Another early memory is being asked in third grade what I wanted to be when I grow up (I may have been around 8 years old). Until then, I wanted to be a paleontologist, but starting then and ever since, I’ve wanted to be publisher of The Columbian like my dad.
I know you started working here as a student in the “Project Next Generation.” What was that all about?
I remember doing odd jobs around The Columbian when I was younger, but I would consider the Next Generation development program my first official summer job. It was the summer after my freshman year at Mountain View High School, so that must have been 2003. For four weeks, I spent each week in a different department of the business (advertising, news, circulation, production). During my time in each department, I shadowed key people in order to get a general idea of how the department ran, what the different responsibilities were and how it tied in to the overall business. I met a lot of great people during that time, and many of them are people I still work with today.

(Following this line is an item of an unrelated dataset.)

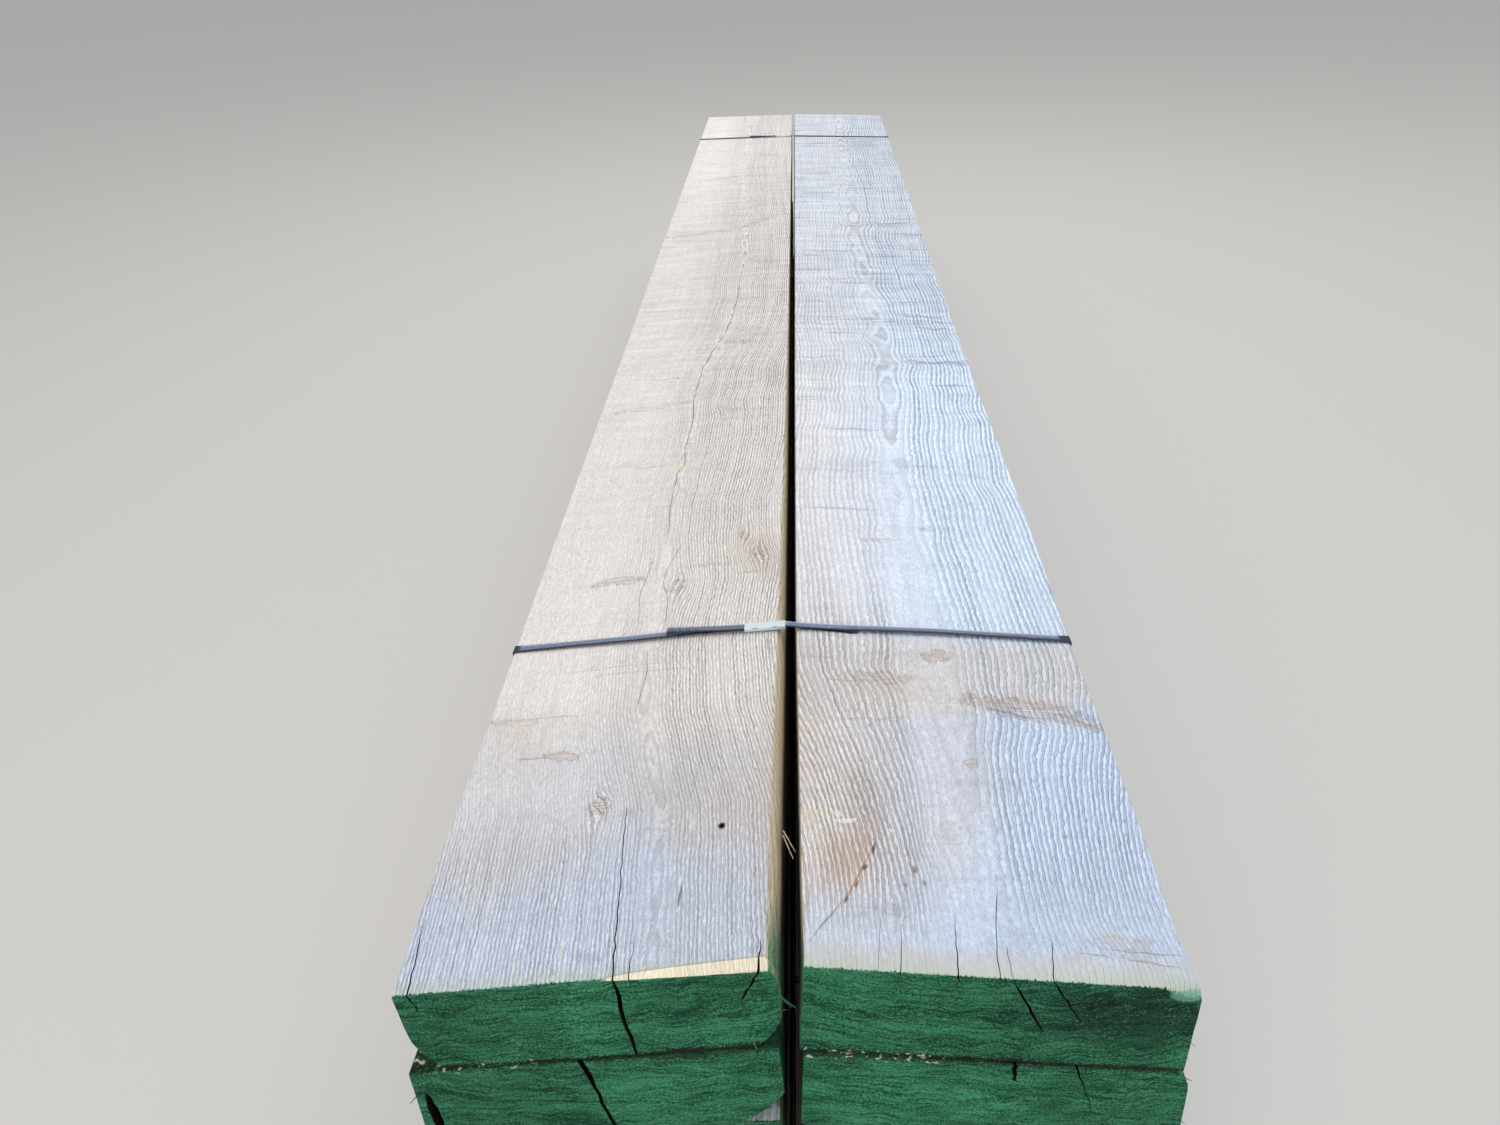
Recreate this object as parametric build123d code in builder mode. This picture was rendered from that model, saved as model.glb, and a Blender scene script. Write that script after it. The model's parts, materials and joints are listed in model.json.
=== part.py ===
"""Stack of rough-cut boards: two columns side by side, held by two steel straps.

The boards lie along Y, with their painted ends at -Y. X runs across the stack and Z is up.
The origin is on the floor, under the middle of the stack. Lengths are in millimetres.
"""

import os
from typing import NamedTuple

from build123d import *

# Boards, as sawn
board_length = 3658.0
board_width = 305.0
board_thickness = 101.0
layer_count = 6
column_gap = 17.0
layer_gap = 0.5

# How far the outer edge of the top layer hangs below its inner edge, at the near and the far end
left_drop_near = 25.0
left_drop_far = -2.0
right_drop_near = 16.0
right_drop_far = 11.0

# Saw and stacking errors of each board, from the top layer down
left_thickness_errors = (-2.0, 1.5, -0.5, 1.0, 1.0, -1.0)
right_thickness_errors = (2.0, -1.5, 0.5, -1.0, -0.5, 0.5)
left_shifts = (0.0, 0.0, 2.5, -1.5, 1.0, -2.0)
right_shifts = (0.0, 1.5, -2.0, 2.0, -1.0, 1.5)
left_bulges = (9.0, 3.0, 4.0, 1.0, 5.0, 2.0)
right_bulges = (2.0, 4.0, 0.0, 3.0, 1.0, 2.0)
left_near_offsets = (0.0, 8.0, -5.0, 4.0, -9.0, 5.0)
right_near_offsets = (0.0, 1.0, -7.0, 9.0, 3.0, -4.0)
left_far_offsets = (0.0, -6.0, 7.0, 2.0, -4.0, 9.0)
right_far_offsets = (0.0, 5.0, -8.0, 6.0, 1.0, -5.0)
left_near_skews = (-10.5, -6.0, 4.0, -7.0, -2.0, 5.0)
right_near_skews = (-8.0, -5.0, -6.0, 3.0, -4.0, -2.0)
left_far_skews = (8.0, 6.0, -4.0, 7.0, 2.0, -5.0)
right_far_skews = (-2.0, 5.0, 6.0, -3.0, 4.0, 2.0)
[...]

What are the previous full-time jobs you’ve had here?
I’ve worked as a staff photographer, advertising sales representative, digital strategist and, most recently, I was the circulation and marketing director.
What does a publisher do all day, anyway?
The publisher is responsible for the strategic plan and profitability of the company. Succeeding in both of those areas requires good communication and relationships with our director team and building relationships with executives in other media companies to stay on top of industry developments. I’ve been reading a substantial amount of articles in the trade press and developing good habits so I can be a successful leader.
Family companies are a little different from other private firms. For example, aren’t you technically now your mom’s boss?
I think there is something special about working in a family company. We are able to make decisions based on what is best for our employees and community, rather than what is best for the stockholders. We can make decisions quickly and try new initiatives without having to run it up the flagpole for approval. We believe in an open-door policy here in order to promote effective communication with our people (although it’s been more of an “open-screen” policy with all the Zoom calls I’ve been on in the last couple months!).
Because we are all working remotely now, I see your dog on-screen. What’s its name?
His name is Gus, and he’s an 8-year-old border terrier. My wife and I also have an 8-year-old Maltipoo named Harley, but she’s much more camera shy!